What this project is about
Pronunciation as a subject of research and teaching
Pronunciation is a central part of foreign language learning, but it is often treated less systematically than vocabulary, grammar, or textual competence in research, higher education, and school practice. For learners, however, pronunciation is not a marginal issue. It affects intelligibility, listening perception, confidence in speaking, and the question of how linguistic variation can be addressed meaningfully in the classroom.
This is where Pronunciation Matters begins. The project records, structures, and makes accessible speech data from learners so that it can be used specifically for research and teaching. The aim is not simply to evaluate pronunciation against a supposed native-speaker standard. What matters instead are intelligibility, systematic patterns, recurring difficulties, linguistic variation, and the question of how pronunciation can be addressed in foreign language teaching in ways that are transparent, comparable, and appropriate for learners.
The platform connects three levels: empirical research on learner pronunciation, research-based university teaching, and the development of materials for school contexts. Students do not only work with finished examples; they gain insight into how authentic speech data is created, processed, and analysed. Teachers and learners can benefit from materials that are developed out of this research process.
From a pilot project to a multilingual platform
The starting point for Pronunciation Matters was the Spanish pilot project MAR.ELE. Between 2024 and 2025, this project collected recordings of learners of Spanish at Philipps-Universität Marburg, processed them, and made them accessible through a web app. MAR.ELE showed that authentic learner pronunciation can be documented and also used productively for linguistic analysis, subject-specific didactic discussion, and teaching materials.
At the same time, MAR.ELE made clear where a small pilot project reaches its limits. The project initially connected with existing corpus-phonological research projects; in particular, it adopted the wordlist from the (I)FEC project in order to build on an established design for describing Spanish pronunciation variation. In the work with learners, however, it became clear that such materials cannot simply be transferred to a corpus of learner pronunciation. Some items were lexically unnecessarily difficult, some phenomena relevant to learner pronunciation were not covered often enough, and not every established task format fitted an elicitation design that needs to produce comparable data while remaining manageable for learners.
Pronunciation Matters builds on these experiences. The project uses existing research designs as important points of orientation, but adapts task formats and materials specifically for work with learners. This creates a platform structure in which data collection, processing, analysis, and didactic use are considered together from the outset.
The platform begins with the four areas represented in Marburg: Spanish, French, English, and German as a foreign or second language. The project follows a shared basic design: recordings are collected under comparable conditions, task formats are systematic, metadata is recorded transparently, and research data is pseudonymised and transferred into a common platform structure. At the same time, this design needs to be adapted for each language. Not every language requires the same materials, and not every task format is equally suitable for every learning context. For Spanish, French, and German, controlled sentence lists with easily comprehensible individual utterances may be appropriate, whereas in English an established connected text may be more suitable because English as a foreign language is learned, read, and taught under different conditions.
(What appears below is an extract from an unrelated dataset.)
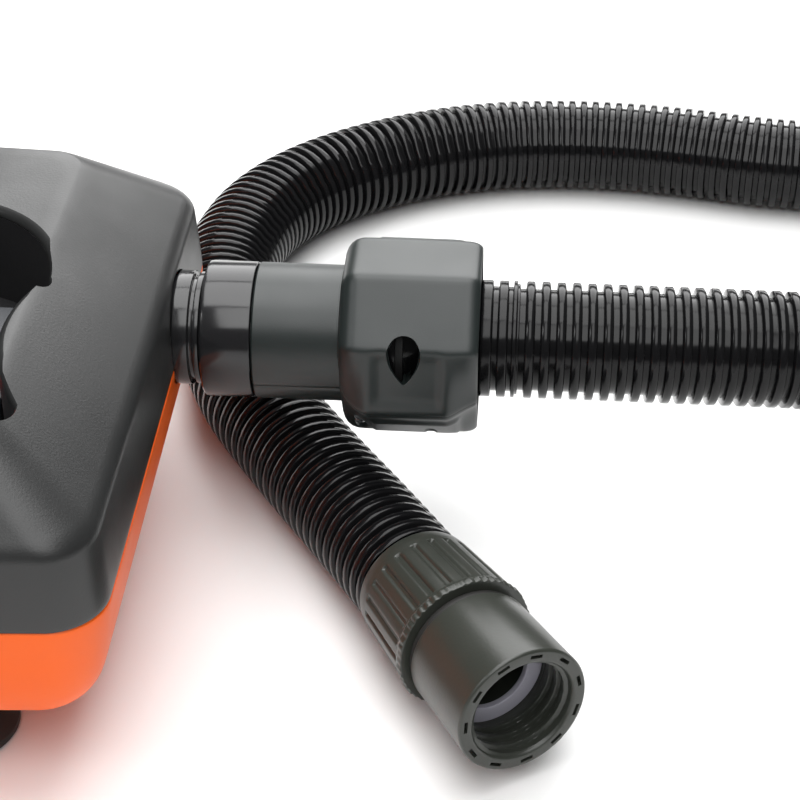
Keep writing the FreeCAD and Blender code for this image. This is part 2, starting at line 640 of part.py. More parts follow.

The individual language corpora therefore remain comparable without artificially smoothing over their disciplinary differences.
Teaching, research, and transfer
Pronunciation Matters is designed as a teaching and research project. Since January 2026, the multilingual platform has been built in concrete terms; the first recordings have been carried out since early March 2026. In the summer semester of 2026, the project is embedded in four courses, each related to one of the project languages. In these courses, research, data collection, analysis, and material development are not separated from one another, but experienced as parts of one connected work process.
This is especially important for university teaching. Students can work with authentic research data without encountering it only as finished examples. They learn how recordings are made, how data is structured, which decisions are involved in task formats and annotation, and how didactic materials can be developed from analytical findings. The project therefore connects subject-specific academic training, digital methods, and didactic reflection.
Transfer to school contexts is built into the project from the beginning. Some teaching materials are designed and written together with students in university courses. This is not about transferring research data into classrooms without mediation. Rather, suitable excerpts, tasks, and explanatory formats are developed from the research process to support pronunciation awareness, listening perception, and reflection on linguistic variation.
Award and further development
The idea for Pronunciation Matters was recognised and funded as an innovative teaching idea in November 2025 through the Lehre@Philipp ideas competition at Philipps-Universität Marburg. The award came with funding of a little over 10,000 euros. These funds made it possible to expand the pilot approach into a multilingual platform within roughly ten months. This expansion was made possible by the involvement of the participating colleagues, who support the project in their respective languages and embed it in teaching, data collection, and material development.
The aim of the funded project is not to complete a research programme, but to build a solid starting structure. Pronunciation Matters creates the platform, establishes first language corpora, and develops first teaching materials. This creates a shared working space for research, university teaching, and school-based mediation that is intended to grow further. The platform is meant as a starting point: for the participating disciplines in Marburg as well as for interested researchers, teachers, and students who may want to work with the data, tools, and materials in the future.